4.3 Mechanical properties comparison between diamond and rhombic dodecahedron porous structures

In compress test, the porosity of all samples was around 70%, but the compress strength of samples with same structure and porosity decreased following the decrease of unit cell size. Because the smaller the struts size, the more sensitive it is to the defects such as Sn segregation, unmelted Nb particles and the balling particles. As for porous materials with different structures, compression test indicated that the compress strength of samples with diamond structure is much higher than that of samples with dodecahedron structure. According to SEM image in Fig. 5, this is ascribed by holes only appearing at the intersection of struts in dodecahedron structure samples, and some crack at struts was observed. Besides, each joint in diamond structure connects to four struts, while in dodecahedron structure each joint connects to eight struts. Therefore, the joints in dodecahedron structure are suffering more force than that in diamond structures, finally leading to their break. The structure of diamond is formed through SP3 hybridization occurring between one carbon atom and four adjacent carbon atoms. Such dense three dimensional crystal structure is the most stable and firm among natural materials which response to the lower compress strength of dodecahedron structure samples. The same result in bending test compared with compress test can verify such conclusion.

5 Conclusions

In this work, diamond and rhombic dodecahedron structured porous β-type biomedical Ti–33Nb–4Sn scaffolds were fabricated by SLM. The surface morphology, formability and balling phenomenon of the scaffolds were studied. The phase, microstructure and defects characteristics of the SLM-fabricated Ti–33Nb–4Sn alloy were analysed. The mechanical properties of scaffolds with different pore structures and sizes were evaluated. Based on these experiments, the results are summarized as follows.

  1. (1)

    Both diamond and rhombic dodecahedron structuredTi-33Nb-4Snscaffolds showed good formability without apparent deformation and collapse of the struts. Compared with the diamond structure, holes and discontinuities were observed at the intersection of struts of rhombic dodecahedron structure.

  2. (2)

    High cooling rate in SLM processing resulted in fast solidification of the alloy, thus fine β phase dendrites were obtained in the Ti–33Nb–4 Sn scaffolds. Columnar dendrites locating at the boundary of melt pool and water drop dendrites locating at the centre of melt pool were demonstrated. The huge difference in melting point of Sn and Nb lead to segregation of Sn and the formation of unmelted Nb particles during solidification. Besides, holes generated by evaporation of Sn were also observed in the alloys.

  3. (3)

    Spherical particles loosely adhered to surface were observed at the intersection of struts in rhombic dodecahedron structure, which was attributed to surface balling phenomenon caused by low fluidity and insufficient wettability of liquid metal.

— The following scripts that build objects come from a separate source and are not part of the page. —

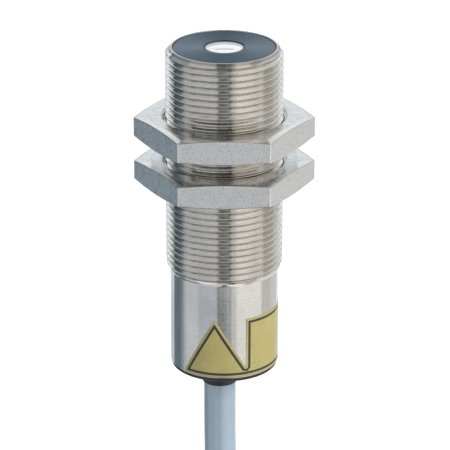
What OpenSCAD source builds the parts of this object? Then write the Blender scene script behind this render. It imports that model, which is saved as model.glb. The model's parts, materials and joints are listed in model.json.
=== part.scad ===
// Laser through-beam sensor in a threaded M18 sleeve, with its nuts, optics, electronics and cable.
// Sizes are in millimetres. +Z is the way the beam leaves.
// Z = 0 is the middle of the thread crest just in front of the front nut.

/* [Thread and sleeve] */
// Outer diameter of the thread
thread_d = 18; // [16:1:24]
// Thread pitch, one turn
pitch = 1; // [0.75:0.25:1.5]
// Sleeve in front of the zero crest
front_reach = 10.5; // [6:0.5:30]
// Thread behind the zero crest
thread_back = 25.3; // [20:0.1:60]
// Sleeve behind the zero crest
sleeve_back = 40.8; // [38:0.1:80]
// How much thinner than the thread the plain rear part is, on the radius
body_step = 0.66; // [0.6:0.02:1]
// Wall between thread root and bore
wall = 0.88; // [0.6:0.02:2]
// Chamfer at the sleeve's front, where the thread starts
start_chamfer = 0.85; // [0.5:0.05:0.95]
// Length of the cone where the thread runs out
runout = 1.2; // [0.6:0.1:3]

/* [Nuts] */
// Width across flats
nut_flats = 24; // [22:1:32]
// Height of each nut
nut_height = 4; // [3:0.5:8]
// Front face of the front nut
front_nut_z = -0.28; // [-10:0.02:5]
// Front face of the rear nut
rear_nut_z = -7.26; // [-20:0.02:-6]
// Angle of the corner chamfer
nut_chamfer = 12; // [8:1:30]
// Face left flat inside the corner chamfer, as a radius
nut_face_r = 11.44; // [11:0.02:15]
// Radial room between nut and thread crest
nut_room = 0.05; // [0.03:0.01:0.1]

/* [Optics] */
// Width of the step in the sleeve's front that carries the plate
ledge = 0.39; // [0.3:0.01:0.45]
// Plate thickness
plate_t = 1.6; // [1:0.1:3]
// How far the plate sits under the rim
plate_recess = 0.05; // [0.02:0.01:1]
// Opening for the lens
window_d = 6.1; // [4:0.1:9]
// Height of the lens's dome
lens_dome = 0.15; // [0.1:0.05:1]
// Distance from the plate's back to the laser diode's base
focus = 14.8; // [12:0.1:20]

/* [Electronics] */
// Board width
board_w = 12.2; // [10:0.2:13]
// Board thickness
board_t = 1; // [0.8:0.1:1.6]
// Length of the end cap's plug inside the sleeve
plug = 4.2; // [3.5:0.1:8]

/* [Cap, gland and cable] */
// Diameter of the end cap's rim
cap_d = 16.4; // [16:0.1:22]
// Visible height of the rim
cap_rim = 0.55; // [0.3:0.05:3]
// Length of the gland cone behind the rim
gland_length = 3.35; // [2:0.05:12]
// Cable diameter
cable_d = 5; // [4:0.1:6]
// Sideways offset of the cable from the sleeve's axis
cable_x = -0.7; // [-1:0.1:1]

/* [Tied cable] */
// Straight length between the hank's round ends
hank_run = 64; // [40:1:100]
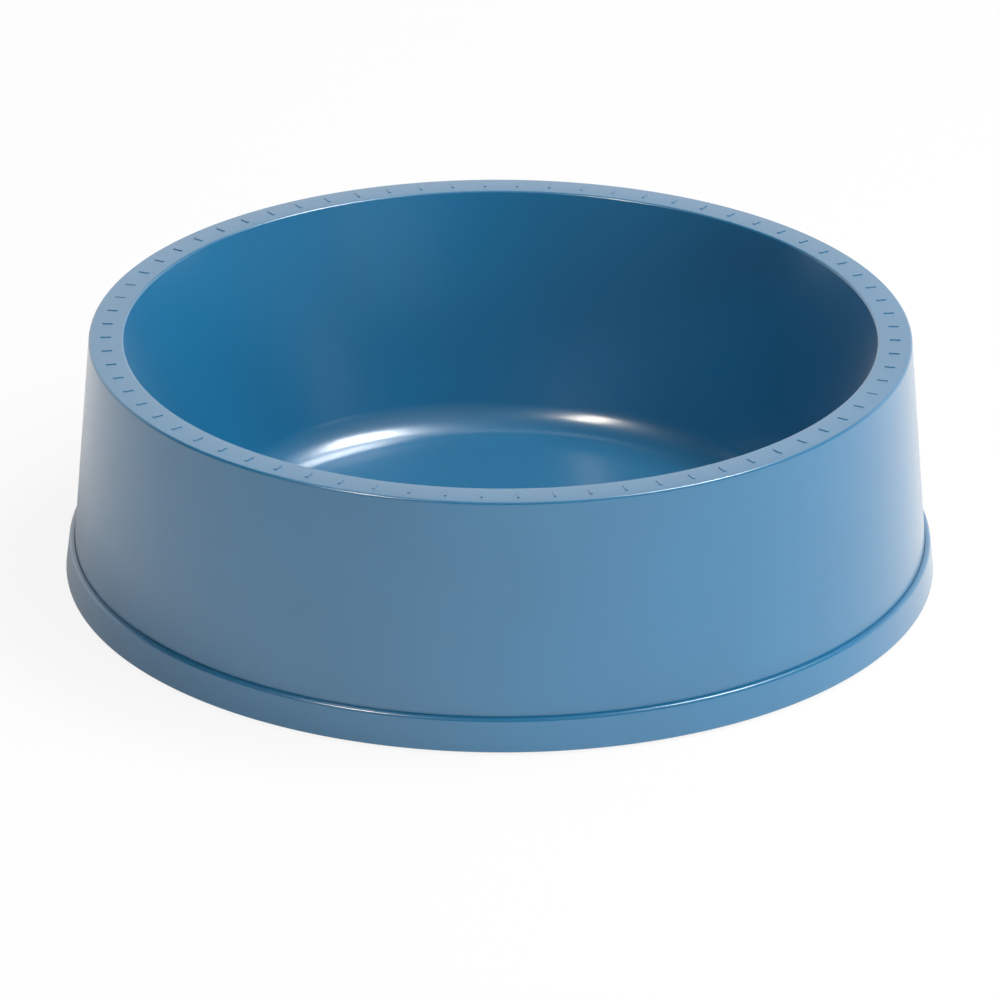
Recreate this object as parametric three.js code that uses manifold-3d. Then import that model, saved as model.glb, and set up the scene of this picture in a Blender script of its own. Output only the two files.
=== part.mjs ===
// A round pet bowl: a moulded shell with a flat rim and a widening outer wall, a base ring that the
// wall's edge stands in, and non-slip pads under the ring. Millimetres, +Z up, the ground at z = 0.

import * as THREE from 'three';
import * as BufferGeometryUtils from 'three/addons/utils/BufferGeometryUtils.js';
import Module from 'manifold-3d';

// Base ring
const ringRadius = 105.2;
const ringHeight = 8.1;
const ringFlange = 2.8;
const ringBandWidth = 13;
const ringUpstandWall = 1.8;
const ringUpstandHeight = 7.6;
const ringEdgeRadius = 1.1;
const ringFootChamfer = 0.5;
const ledgeWidth = 2.05;
const ledgeInnerChamfer = 0.2;
const ringWebThickness = 1.4;
const ringWebDrop = 1.2;

// Outer wall of the shell
const seamGap = 0.25;
const bodyHeight = 51.7;
const skirtInset = 4.5;
const skirtWall = 2.4;
const skirtToeChamfer = 0.5;

// Rim
const rimWidth = 8.2;
const rimThickness = 3;
const rimOuterRadius = 1;
const rimInnerRadius = 0.6;
const rimUndersideFillet = 1;

// Inside of the bowl
const bowlWall = 2.4;
const bowlFloorHeight = 3.4;
const bowlCornerRadius = 10;
const bowlDraftDegrees = 18;

// Stiffening ribs in the hollow between the two walls
const ribThickness = 1.6;
const ribArchRadius = 60;
const ribSkirtHeight = 24;
const ribCornerShare = 0.75;

// Underside of the bowl's floor
const standRingRadius = 32;
const standRingWidth = 2.2;
const standRingHeight = 0.5;
const gateDimpleRadius = 5;
const gateDimpleDepth = 0.5;

// Snap hooks on the ring and the catches on the wall that they hold
const hookWidth = 12;
const hookWall = 1.6;
const hookRise = 1.7;
const hookReach = 1.1;
const hookLead = 1.2;
const catchReach = 1.35;
const catchHeight = 2.6;
const catchTopAboveLedge = 0.7;
const snapGap = 0.3;

// Non-slip pads
const padLength = 24;
const padWidth = 7.6;
const padProud = 0.6;
const padPocketDepth = 1.4;
const padGap = 0.2;
const padChamfer = 0.35;
const padInsetShare = 0.52;

// Counts
const roundSteps = 72;
const cornerSteps = 9;
const edgeSteps = 3;
const ribCount = 12;
const ringWebCount = 24;
const snapCount = 6;
const padCount = 6;
const padEndSteps = 8;

// One overrun for every cut and every joint that is sunk into its wall
const overrun = 1;

// Heights and radii that follow from the sizes above
const ringBottom = padProud;
const ringSeat = ringBottom + ringFlange;
const ledgeHeight = ringBottom + ringHeight;
const rimTop = ledgeHeight + bodyHeight;
const rimUnderside = rimTop - rimThickness;
const skirtFootRadius = ringRadius - ledgeWidth - seamGap;
const rimRadius = skirtFootRadius - skirtInset;
const bowlMouthRadius = rimRadius - rimWidth;
const skirtSlope = skirtInset / bodyHeight;
const bowlDraft = THREE.MathUtils.degToRad(bowlDraftDegrees);

const wasm = await Module();
wasm.setup();

// Points of an arc about a centre, both ends included, angles in radians from +X.
function arc(centreX, centreY, radius, from, to, steps) {
  const points = [];
  for (let step = 0; step <= steps; step++) {
    const angle = THREE.MathUtils.lerp(from, to, step / steps);
    points.push(new THREE.Vector2(centreX + radius * Math.cos(angle), centreY + radius * Math.sin(angle)));
  }
  return points;
}

// A point of a profile: its distance from the bowl's axis and its height.
function at(radius, height) {
  return new THREE.Vector2(radius, height);
}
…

This balling phenomenon can be restrained by increasing energy density input in the SLM process.

  4. (4)

    Due to the presence of defects such as Sn segregation, unmelted Nb and balling particles in the SLM processed Ti–33Nb–4Sn, both the compressive strength and bending strength of the samples decrease with the decrease of strut sizes. It was demonstrated that diamond structure samples always showed better mechanical properties than dodecahedron structure samples with the same unit cell size. A typical compressive strength of 76 MPa, bending strength of 127 MPa and elastic modulus of 2.3 GPa were obtained in the diamond structured Ti–33Nb–4Sn scaffolds with unit cell size of 2.0 mm.